Because after that "before" there is the "after", or rather: "the now", what we now call "new normal". Snowshoeing in the woods, where you don't have any footprints to follow, but you have all the fresh snow in front of you ready to be explored. And it is precisely in this "new normal" that I became part of a Group that is reorganizing itself on these new distances, a Group that is making acquisitions and becoming larger, a Group made up of companies that are merging their own skills to weave patterns of value and to provide services that are ever closer to customer needs: from consulting to software implementation, from technological to cultural change.
The 100 days are over, but they are not simply over: they went by very quickly. I could sum up the super synthesis of all my 100 days like this.

1. “The new normal” is a myth. Easy: what is normal? Everything we know is normal, everything we are "used" to doing or seeing. We are not familiar with the situation we are experiencing now, just like I was not familiar with the reality in which I would have started working. And as I was not used to walk down Via Frigia, none of us is used to moving around this new world. We were used to walking, and now they put snowshoes on our feet. We are walking in a world that is reorganizing, and before this "new" becomes "normal", we still have to walk many kilometers with these snowshoes, our companies not only have to reorganize themselves but have to totally transform their business, on fresh snow. TXT thus becomes a Digital enabler for its customers. The companies of the TXT Group are like those seats on the wing carousel, we push each other to get higher, to be able to take that winning flag and we learn to snowshoe. Together we create new tracks.

2. Tight corners: it’s an expression introduced by musician Steve Lacy for a musical exercise. This exercise consists in experiencing a limit for a long time by remaining on a limited series of given notes in which the values must not change despite a changing background melody. This exercise forces the musician to find harmony there, within the limits of the four notes. It is an exercise that all companies are already doing, because they are forced to: we all have to deal with limits, we all have our "tight corners". The challenge is to come up with a melody, in what will one day become truly the "new normal".

3. Picasso and his blue period. I found myself moving in a situation full of limits: limits in being able to meet people personally, limits in being able to create a new organizational structure remotely, and budget limits. I reflected for the first time on what it means to be inside the “Tight Corners”: we often think about how to overcome limits, rather than how to stay within them. Yet, Picasso, during his Blue Period, had given himself the color blue as a limit, and by staying within the limit of that color he had proved himself, by exploring all its nuances and creating so much beauty. Maybe the limits bring out the best in us, even when we stay within them.

4. Communication is like wax. We have migrated our webpage over to a new CRM. We will thus be able to improve client processes, we will have better metrics that we can use, and the ability to plan communication campaigns on social media, but here comes the best part: using effective words when writing texts. In these hundred days I have learned that customer communication starts from a good internal communication. Employees are the company's first ambassadors, they are the flame that can heat that wax, and make it more effective. Yes, because communication is just like wax, it needs to be heated in order to reach the reader's heart. And who can make it more "human" and warmer if not the same professionals who work in your own company? When they talk, communication is authentic, communication is warm, communication is human.

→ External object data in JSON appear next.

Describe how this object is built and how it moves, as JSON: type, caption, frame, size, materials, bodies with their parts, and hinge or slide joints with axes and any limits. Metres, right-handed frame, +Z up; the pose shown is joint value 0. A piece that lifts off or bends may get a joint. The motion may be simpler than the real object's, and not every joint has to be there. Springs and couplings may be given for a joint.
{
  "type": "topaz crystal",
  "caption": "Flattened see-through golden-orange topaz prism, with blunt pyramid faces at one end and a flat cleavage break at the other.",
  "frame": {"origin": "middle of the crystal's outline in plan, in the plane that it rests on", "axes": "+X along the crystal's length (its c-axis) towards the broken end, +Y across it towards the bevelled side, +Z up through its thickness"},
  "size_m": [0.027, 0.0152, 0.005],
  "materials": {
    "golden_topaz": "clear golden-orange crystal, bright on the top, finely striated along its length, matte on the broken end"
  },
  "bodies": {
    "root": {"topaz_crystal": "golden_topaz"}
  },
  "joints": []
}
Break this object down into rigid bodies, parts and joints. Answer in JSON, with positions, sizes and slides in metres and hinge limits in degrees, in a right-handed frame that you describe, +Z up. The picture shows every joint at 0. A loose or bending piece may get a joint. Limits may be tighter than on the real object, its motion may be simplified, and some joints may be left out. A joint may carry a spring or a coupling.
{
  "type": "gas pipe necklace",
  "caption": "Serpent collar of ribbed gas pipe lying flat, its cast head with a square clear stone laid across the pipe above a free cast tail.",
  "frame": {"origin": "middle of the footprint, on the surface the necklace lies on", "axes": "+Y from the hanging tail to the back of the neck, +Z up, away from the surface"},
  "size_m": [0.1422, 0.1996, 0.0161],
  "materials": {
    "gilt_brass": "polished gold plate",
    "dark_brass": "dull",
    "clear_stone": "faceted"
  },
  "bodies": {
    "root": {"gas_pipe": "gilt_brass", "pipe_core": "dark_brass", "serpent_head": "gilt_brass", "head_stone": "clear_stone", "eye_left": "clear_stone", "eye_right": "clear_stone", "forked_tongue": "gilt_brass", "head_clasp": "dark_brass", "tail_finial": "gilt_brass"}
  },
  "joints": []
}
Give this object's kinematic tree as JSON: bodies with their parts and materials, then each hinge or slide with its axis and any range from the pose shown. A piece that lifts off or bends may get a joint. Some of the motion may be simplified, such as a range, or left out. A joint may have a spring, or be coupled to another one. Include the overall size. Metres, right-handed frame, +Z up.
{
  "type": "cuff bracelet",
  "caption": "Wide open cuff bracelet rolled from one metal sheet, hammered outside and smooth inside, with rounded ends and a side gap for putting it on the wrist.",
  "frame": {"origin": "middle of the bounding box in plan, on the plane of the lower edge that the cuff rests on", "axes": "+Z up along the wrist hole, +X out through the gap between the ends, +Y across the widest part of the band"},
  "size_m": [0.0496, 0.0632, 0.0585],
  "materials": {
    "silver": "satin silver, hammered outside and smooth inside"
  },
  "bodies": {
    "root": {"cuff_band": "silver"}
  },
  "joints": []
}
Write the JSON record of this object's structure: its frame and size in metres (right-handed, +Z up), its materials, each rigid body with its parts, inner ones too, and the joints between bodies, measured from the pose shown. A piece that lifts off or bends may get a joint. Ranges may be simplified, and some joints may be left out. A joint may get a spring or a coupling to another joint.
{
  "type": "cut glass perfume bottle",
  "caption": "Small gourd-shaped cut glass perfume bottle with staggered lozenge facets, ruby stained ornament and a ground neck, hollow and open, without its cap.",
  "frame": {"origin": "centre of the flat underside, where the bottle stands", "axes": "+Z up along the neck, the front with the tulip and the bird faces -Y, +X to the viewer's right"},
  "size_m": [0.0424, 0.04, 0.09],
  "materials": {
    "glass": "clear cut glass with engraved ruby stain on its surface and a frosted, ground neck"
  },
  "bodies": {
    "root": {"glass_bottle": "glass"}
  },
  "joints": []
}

5. When you stop listening you stop learning. And this risk is just around the corner. It is the risk you run when you get on the hamster wheel, made up of hundreds of e-mails, of back-to-back meetings (who knows, maybe video conferences have made us more effective) - the wheel of doing without thinking. Soon you end up answering those who are still in their hundred days, and ask you why you do things in a certain way: “because that’s how it has always been done”. Opening our eyes and ears and looking up from time to time, even when our 100 days are over, makes us continue to learn something every day, even in the job we have been doing for twenty years. In the meantime, I decided to continue what I like to call "the virtuous chain" of learning in the company, starting from my mini video on Instagram. From here, colleagues will take turns challenging another colleague who in turn will tell what he/she has learned during these last few months within the company. The first to catch the ball will be our CIO, Guido Ingenito.

The challenges of the next 100 days, which however also apply to the next hundred months:

A hundred months would be… how many years? More than eight, who knows in eight years where the TXT Group will be, who knows how many companies will be part of our Group, who knows how many professionals we will have in our team. However, one thing is certain: the biggest challenge that will accompany me in the future will be to keep learning from colleagues, to continue to look with amazement and curiosity at what surrounds me, at what changes and transforms, without sinking into doing but keeping the snowshoes firmly on my feet and exploring, together with my colleagues, that "new" that will have become "normal", perhaps.